DIRECTIONS FOR THIS TASK - Word for word, restate the lines from the start of the data below through the line containing "deep in the".

INFORMATION PROVIDED -
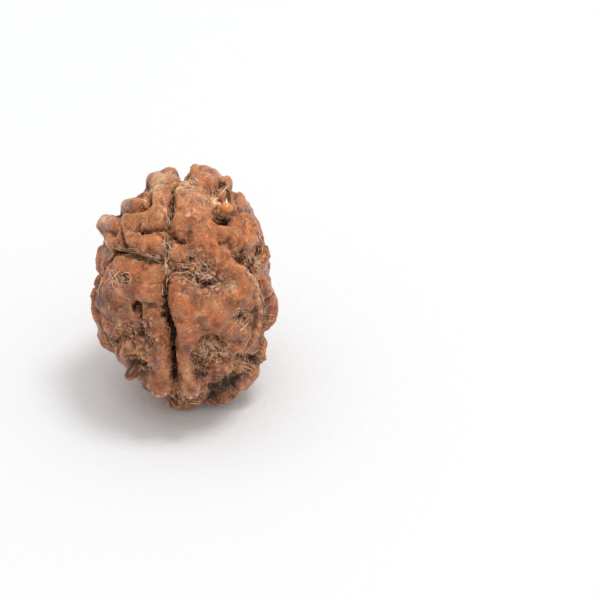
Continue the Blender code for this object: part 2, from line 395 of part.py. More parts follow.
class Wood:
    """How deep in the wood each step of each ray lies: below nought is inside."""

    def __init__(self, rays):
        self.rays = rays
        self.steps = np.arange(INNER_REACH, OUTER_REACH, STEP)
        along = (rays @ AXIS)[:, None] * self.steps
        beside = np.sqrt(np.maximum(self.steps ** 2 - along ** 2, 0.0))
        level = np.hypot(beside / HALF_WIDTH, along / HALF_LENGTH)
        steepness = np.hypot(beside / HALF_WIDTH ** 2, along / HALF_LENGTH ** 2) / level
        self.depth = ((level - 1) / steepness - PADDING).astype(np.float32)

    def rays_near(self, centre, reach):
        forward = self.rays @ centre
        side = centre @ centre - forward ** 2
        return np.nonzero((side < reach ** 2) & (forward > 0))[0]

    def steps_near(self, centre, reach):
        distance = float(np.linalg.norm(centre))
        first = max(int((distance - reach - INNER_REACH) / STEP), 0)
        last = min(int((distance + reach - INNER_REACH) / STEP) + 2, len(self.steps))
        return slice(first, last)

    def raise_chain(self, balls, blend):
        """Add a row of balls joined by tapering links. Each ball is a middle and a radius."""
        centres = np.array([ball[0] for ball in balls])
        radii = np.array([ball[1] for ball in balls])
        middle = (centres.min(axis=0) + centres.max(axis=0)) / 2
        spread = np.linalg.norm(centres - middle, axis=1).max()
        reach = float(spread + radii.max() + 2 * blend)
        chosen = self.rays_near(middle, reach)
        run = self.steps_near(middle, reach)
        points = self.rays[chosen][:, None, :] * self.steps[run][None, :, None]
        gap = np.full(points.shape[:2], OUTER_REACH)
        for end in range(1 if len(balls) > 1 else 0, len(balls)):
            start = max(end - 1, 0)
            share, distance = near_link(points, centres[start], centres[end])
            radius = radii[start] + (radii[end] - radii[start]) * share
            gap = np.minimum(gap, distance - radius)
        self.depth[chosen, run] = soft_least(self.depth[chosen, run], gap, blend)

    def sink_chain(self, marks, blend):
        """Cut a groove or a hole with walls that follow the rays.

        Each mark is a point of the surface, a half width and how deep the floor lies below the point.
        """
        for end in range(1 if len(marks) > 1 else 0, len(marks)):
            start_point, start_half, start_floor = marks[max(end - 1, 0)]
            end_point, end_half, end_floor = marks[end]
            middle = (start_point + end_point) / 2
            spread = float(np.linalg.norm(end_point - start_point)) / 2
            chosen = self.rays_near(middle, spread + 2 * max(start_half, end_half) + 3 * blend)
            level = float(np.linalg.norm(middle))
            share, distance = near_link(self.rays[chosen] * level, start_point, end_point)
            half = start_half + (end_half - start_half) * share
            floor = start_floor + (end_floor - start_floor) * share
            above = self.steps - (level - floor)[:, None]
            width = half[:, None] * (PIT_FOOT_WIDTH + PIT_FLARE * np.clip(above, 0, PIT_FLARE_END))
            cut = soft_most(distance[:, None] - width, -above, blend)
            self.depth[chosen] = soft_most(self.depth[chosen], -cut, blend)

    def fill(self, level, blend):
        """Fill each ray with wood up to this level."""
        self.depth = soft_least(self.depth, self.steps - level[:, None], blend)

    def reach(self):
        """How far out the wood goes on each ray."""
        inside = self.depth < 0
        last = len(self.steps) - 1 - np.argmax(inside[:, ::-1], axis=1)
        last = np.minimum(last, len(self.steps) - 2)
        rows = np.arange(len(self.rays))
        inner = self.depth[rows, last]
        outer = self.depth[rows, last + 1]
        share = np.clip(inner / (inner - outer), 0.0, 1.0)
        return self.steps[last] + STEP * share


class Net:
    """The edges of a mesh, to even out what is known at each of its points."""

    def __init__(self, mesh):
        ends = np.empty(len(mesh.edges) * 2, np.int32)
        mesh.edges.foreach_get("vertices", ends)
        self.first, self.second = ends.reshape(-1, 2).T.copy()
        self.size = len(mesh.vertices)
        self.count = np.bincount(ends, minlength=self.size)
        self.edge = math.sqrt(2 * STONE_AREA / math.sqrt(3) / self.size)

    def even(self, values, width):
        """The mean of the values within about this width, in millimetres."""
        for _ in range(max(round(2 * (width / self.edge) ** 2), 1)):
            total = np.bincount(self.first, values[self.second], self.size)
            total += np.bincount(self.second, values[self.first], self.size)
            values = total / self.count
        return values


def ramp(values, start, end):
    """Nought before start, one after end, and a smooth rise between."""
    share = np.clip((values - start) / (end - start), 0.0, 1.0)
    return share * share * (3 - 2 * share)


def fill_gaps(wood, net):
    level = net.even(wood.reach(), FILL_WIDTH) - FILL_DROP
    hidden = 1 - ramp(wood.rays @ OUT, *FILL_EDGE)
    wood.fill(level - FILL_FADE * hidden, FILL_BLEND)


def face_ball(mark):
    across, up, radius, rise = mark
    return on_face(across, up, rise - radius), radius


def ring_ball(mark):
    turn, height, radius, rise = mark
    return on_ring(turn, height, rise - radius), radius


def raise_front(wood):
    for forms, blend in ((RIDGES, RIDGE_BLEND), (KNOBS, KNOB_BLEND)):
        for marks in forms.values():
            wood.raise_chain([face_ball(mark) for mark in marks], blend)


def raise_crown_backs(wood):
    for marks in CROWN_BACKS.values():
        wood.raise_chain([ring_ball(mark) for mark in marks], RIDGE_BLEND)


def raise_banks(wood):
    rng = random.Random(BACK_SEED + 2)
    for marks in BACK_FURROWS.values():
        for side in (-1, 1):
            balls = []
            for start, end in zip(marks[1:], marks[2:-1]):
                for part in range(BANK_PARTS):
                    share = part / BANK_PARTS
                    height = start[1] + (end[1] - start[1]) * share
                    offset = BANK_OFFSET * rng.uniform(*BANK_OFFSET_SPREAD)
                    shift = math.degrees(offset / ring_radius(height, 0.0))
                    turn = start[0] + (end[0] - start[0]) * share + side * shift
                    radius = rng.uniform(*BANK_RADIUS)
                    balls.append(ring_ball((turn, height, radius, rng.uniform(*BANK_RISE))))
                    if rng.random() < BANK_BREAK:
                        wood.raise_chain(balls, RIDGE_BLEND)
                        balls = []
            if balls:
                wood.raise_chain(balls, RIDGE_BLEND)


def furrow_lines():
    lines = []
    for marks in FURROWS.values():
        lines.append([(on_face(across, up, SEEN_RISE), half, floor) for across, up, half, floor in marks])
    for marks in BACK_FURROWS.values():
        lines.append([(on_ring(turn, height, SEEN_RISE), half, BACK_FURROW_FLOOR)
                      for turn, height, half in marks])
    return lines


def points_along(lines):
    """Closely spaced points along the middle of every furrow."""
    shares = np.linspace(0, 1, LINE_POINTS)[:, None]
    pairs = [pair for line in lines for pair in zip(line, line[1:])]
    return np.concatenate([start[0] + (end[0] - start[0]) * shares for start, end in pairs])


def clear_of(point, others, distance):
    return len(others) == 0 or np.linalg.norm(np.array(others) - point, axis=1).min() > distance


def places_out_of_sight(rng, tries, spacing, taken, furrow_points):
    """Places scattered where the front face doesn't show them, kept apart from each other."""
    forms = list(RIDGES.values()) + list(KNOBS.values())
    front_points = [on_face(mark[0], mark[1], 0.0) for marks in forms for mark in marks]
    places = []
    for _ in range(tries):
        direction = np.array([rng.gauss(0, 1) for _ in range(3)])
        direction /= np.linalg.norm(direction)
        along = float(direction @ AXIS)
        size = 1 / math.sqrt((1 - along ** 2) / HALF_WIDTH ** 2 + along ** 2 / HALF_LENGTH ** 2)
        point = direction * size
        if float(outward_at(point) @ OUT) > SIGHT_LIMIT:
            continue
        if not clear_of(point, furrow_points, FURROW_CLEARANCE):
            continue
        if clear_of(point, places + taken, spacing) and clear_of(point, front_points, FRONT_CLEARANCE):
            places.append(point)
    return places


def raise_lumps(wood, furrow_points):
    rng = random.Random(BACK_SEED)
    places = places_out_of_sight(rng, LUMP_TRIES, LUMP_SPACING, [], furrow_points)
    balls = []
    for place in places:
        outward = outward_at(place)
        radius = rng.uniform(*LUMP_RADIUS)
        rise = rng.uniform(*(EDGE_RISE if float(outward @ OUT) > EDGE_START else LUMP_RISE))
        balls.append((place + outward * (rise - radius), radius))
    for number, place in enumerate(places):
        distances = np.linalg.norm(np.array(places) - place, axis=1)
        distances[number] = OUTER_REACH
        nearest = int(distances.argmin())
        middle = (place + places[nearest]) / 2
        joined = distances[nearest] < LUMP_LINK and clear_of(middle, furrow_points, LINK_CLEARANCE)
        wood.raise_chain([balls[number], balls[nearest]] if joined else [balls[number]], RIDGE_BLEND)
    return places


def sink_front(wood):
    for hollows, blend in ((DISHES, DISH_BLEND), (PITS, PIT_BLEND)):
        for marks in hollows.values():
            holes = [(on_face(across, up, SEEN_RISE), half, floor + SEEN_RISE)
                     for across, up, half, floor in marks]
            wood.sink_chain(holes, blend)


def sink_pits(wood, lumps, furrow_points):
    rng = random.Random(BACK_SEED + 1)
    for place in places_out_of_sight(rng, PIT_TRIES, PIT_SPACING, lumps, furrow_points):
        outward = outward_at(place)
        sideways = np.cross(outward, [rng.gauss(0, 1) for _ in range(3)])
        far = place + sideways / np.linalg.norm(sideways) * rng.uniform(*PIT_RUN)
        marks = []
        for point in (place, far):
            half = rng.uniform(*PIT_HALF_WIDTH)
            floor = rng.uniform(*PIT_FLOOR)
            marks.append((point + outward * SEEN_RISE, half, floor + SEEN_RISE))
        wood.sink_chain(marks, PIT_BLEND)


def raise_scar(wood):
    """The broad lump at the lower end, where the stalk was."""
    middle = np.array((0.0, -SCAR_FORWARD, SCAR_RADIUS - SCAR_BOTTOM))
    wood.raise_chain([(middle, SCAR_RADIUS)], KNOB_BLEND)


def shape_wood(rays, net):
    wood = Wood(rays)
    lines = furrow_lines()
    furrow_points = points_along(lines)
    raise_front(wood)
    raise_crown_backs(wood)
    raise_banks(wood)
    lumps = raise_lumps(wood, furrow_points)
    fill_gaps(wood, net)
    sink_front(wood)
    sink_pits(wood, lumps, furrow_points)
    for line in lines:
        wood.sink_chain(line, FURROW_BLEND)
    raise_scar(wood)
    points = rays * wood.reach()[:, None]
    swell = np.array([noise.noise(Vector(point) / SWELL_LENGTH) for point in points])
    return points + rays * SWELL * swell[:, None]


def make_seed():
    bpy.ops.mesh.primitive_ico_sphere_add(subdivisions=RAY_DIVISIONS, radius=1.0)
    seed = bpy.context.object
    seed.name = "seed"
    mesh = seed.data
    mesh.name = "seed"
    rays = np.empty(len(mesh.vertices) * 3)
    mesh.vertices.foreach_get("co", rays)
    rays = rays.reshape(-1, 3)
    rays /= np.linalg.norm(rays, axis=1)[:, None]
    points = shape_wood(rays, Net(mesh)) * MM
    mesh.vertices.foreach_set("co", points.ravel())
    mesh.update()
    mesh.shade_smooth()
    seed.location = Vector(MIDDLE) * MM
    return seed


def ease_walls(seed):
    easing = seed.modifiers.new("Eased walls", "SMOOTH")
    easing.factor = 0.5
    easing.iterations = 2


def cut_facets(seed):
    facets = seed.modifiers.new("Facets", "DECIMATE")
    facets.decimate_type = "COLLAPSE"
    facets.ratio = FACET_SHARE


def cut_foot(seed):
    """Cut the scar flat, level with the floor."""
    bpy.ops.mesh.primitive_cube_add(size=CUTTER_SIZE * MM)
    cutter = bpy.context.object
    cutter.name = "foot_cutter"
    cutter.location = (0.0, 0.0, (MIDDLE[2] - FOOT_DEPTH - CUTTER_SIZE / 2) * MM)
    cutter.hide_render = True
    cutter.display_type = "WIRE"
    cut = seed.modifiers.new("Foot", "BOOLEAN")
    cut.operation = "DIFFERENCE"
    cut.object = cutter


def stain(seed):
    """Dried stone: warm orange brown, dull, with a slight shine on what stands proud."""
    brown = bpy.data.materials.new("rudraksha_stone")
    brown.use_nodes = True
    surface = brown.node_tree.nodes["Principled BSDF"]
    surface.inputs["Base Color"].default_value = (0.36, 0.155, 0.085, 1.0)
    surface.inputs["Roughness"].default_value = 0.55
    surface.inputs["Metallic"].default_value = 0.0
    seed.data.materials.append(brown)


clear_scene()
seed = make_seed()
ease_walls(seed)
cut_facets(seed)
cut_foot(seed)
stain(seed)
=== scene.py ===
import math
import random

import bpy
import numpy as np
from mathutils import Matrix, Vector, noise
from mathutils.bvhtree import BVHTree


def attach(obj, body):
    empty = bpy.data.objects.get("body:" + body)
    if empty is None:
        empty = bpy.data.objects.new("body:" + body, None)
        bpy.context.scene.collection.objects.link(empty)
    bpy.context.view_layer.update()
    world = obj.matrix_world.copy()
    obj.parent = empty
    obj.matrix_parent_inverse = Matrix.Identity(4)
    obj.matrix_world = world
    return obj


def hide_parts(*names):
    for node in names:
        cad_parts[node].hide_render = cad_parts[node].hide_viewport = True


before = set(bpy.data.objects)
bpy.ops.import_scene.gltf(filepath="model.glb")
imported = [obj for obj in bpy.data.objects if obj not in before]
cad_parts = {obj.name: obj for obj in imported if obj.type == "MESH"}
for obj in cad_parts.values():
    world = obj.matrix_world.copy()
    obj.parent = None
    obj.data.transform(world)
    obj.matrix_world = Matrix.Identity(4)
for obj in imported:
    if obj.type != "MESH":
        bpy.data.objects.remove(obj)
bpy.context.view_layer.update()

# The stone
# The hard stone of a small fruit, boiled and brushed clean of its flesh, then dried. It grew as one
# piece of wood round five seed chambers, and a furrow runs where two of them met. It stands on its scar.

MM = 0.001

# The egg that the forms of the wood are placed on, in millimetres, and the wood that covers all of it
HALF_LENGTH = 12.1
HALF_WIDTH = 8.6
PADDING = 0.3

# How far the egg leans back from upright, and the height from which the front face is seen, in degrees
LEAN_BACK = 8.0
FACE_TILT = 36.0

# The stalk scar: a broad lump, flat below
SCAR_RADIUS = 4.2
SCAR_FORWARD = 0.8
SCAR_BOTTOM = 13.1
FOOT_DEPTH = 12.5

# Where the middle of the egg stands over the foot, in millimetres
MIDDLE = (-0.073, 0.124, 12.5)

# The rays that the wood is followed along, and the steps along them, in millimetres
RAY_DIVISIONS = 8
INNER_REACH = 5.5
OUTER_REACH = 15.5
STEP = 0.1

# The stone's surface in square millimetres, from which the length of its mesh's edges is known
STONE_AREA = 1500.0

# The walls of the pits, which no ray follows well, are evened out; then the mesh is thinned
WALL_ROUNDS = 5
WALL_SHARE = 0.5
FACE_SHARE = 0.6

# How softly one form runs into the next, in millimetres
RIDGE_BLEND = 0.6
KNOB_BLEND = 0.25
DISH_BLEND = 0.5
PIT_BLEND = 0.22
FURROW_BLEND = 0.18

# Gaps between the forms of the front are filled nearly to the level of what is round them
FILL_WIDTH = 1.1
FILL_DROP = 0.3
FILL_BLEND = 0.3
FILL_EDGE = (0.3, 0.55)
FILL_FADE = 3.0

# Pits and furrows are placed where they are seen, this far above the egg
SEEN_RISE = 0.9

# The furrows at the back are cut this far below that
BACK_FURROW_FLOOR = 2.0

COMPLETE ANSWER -
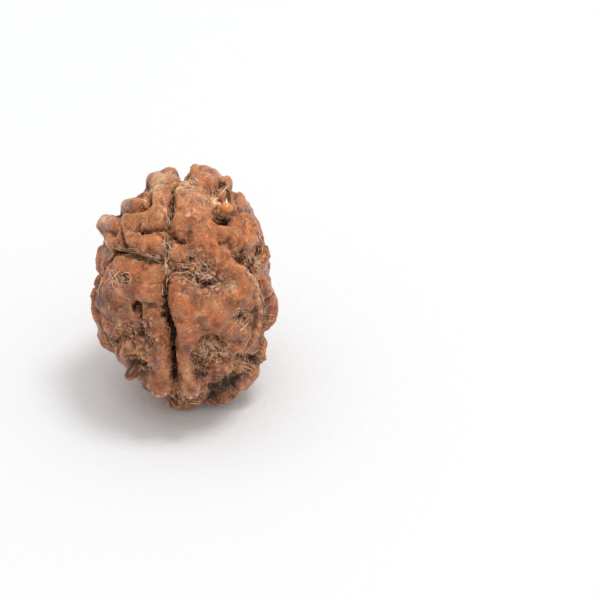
Continue the Blender code for this object: part 2, from line 395 of part.py. More parts follow.
class Wood:
    """How deep in the wood each step of each ray lies: below nought is inside."""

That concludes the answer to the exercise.